A quoi nous ont-elles servi les théories des philosophes ? Nous ont-elles aidé à faire un pas en avant ou en arrière ? Où est « avant » où est « arrière » ? Ont- elles transformé nos formes de contentement? Nous sommes. Nous nous disputons, nous nous agitons, nous nous débattons. Les entractes sont parfois agréables, souvent mélangés d’un ennui sans bornes, un marécage orné des barbes d’arbustes moribonds. Nous avons assez des mouvements réfléchis qui ont dilaté outre mesure notre crédulité dans les bienfaits de la science.
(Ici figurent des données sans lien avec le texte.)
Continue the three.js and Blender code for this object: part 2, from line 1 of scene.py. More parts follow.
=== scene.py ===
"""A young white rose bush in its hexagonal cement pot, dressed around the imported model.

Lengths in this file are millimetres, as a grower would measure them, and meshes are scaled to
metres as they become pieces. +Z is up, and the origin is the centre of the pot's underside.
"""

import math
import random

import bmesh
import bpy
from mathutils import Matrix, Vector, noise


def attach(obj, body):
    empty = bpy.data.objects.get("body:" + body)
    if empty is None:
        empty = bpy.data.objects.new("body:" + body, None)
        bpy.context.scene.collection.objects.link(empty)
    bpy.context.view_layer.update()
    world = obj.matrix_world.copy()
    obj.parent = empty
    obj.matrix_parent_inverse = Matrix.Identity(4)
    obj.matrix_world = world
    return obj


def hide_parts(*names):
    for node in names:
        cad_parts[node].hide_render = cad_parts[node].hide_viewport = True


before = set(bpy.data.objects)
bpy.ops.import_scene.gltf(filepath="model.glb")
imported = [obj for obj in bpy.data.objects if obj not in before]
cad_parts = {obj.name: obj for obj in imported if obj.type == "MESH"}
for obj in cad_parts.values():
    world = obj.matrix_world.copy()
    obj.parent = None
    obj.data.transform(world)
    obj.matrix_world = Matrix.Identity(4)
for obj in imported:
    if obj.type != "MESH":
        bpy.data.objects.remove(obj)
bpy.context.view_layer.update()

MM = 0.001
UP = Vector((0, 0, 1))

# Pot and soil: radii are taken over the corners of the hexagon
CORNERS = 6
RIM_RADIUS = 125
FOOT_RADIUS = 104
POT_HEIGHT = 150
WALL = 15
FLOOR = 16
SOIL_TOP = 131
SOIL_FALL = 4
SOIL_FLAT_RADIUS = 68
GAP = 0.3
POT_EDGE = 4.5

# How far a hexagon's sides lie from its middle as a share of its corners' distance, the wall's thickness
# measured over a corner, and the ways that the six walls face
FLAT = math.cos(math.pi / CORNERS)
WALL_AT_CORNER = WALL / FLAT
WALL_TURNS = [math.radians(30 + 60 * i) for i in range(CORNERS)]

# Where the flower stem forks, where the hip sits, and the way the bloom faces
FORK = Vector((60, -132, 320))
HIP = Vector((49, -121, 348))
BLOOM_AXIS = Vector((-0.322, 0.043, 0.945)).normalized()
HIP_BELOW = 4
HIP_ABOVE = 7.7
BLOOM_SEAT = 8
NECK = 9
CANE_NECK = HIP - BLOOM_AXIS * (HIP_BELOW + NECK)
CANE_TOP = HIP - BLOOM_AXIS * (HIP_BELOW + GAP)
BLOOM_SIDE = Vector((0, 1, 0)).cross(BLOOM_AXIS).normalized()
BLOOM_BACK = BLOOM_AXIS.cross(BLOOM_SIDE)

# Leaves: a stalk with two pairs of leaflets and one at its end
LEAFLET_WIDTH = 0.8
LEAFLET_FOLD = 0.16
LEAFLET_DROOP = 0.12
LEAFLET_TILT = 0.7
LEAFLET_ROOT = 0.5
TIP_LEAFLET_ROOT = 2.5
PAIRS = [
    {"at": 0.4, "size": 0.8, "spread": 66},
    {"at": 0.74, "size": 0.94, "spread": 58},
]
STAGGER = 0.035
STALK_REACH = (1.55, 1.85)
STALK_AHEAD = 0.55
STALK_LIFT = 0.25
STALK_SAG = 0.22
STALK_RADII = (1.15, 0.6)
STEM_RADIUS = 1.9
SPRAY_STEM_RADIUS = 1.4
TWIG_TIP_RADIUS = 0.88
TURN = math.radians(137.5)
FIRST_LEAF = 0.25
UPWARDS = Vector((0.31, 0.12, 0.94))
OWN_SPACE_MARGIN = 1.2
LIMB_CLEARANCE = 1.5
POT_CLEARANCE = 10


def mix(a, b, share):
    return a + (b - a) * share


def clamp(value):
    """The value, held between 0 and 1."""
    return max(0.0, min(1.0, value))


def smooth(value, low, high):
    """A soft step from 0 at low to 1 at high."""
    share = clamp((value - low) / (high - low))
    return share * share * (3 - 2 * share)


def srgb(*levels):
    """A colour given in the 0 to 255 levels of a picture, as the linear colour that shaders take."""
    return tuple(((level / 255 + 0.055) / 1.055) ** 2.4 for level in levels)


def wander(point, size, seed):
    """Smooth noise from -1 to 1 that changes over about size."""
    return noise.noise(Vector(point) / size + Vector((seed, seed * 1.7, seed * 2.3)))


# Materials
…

Ce que nous voulons maintenant c’est la spontanéité. Non parce qu’elle est plus belle ou meilleure qu’autre chose. Mais parce que tout ce qui sort librement de nous-mêmes sans l’intervention des idées spéculatives, nous représente. Il faut accélérer cette quantité de vie qui se dépense facilement dans tous les coins. L’art n’est pas la manifestation la plus précieuse de la vie. L’art n’a pas cette valeur céleste et générale qu’on se plaît à lui accorder. La vie est autrement intéressante. Dada se vante de connaître la juste mesure qu’il faut donner à l’art; il l’introduit avec des moyens subtils et perfides dans les actes de la fantaisie quotidienne. Et réciproquement. En art, Dada ramène tout à une simplicité initiale mais relative. Il mêle ses caprices au vent chaotique de la création et aux danses barbares des peuplades farouches.